Job
Copy out each line exactly as it appears.

Information shown
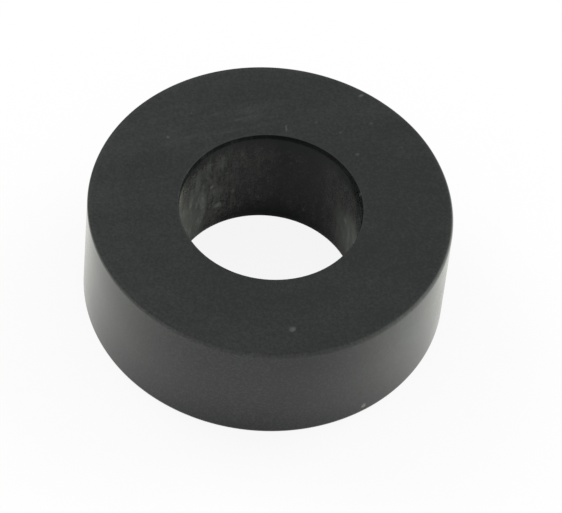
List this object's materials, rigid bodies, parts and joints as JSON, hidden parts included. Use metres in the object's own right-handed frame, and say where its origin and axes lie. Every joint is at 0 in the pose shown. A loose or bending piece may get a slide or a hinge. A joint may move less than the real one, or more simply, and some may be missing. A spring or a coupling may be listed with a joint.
{
  "type": "foosball rod bumper",
  "caption": "Thick plain rubber ring that slides on a round games-table rod and cushions the end of its travel.",
  "frame": {"origin": "centre of the lower flat face, on the bore's axis", "axes": "+Z along the bore, from the lower flat face to the upper one; the ring is the same all round, so +X and +Y are free"},
  "size_m": [0.0322, 0.0322, 0.0115],
  "materials": {
    "rubber": "satin"
  },
  "bodies": {
    "root": {"bumper_ring": "rubber"}
  },
  "joints": []
}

Task response
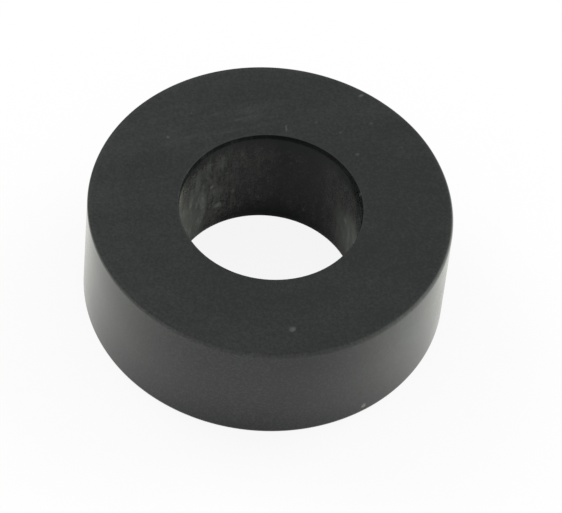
List this object's materials, rigid bodies, parts and joints as JSON, hidden parts included. Use metres in the object's own right-handed frame, and say where its origin and axes lie. Every joint is at 0 in the pose shown. A loose or bending piece may get a slide or a hinge. A joint may move less than the real one, or more simply, and some may be missing. A spring or a coupling may be listed with a joint.
{
  "type": "foosball rod bumper",
  "caption": "Thick plain rubber ring that slides on a round games-table rod and cushions the end of its travel.",
  "frame": {"origin": "centre of the lower flat face, on the bore's axis", "axes": "+Z along the bore, from the lower flat face to the upper one; the ring is the same all round, so +X and +Y are free"},
  "size_m": [0.0322, 0.0322, 0.0115],
  "materials": {
    "rubber": "satin"
  },
  "bodies": {
    "root": {"bumper_ring": "rubber"}
  },
  "joints": []
}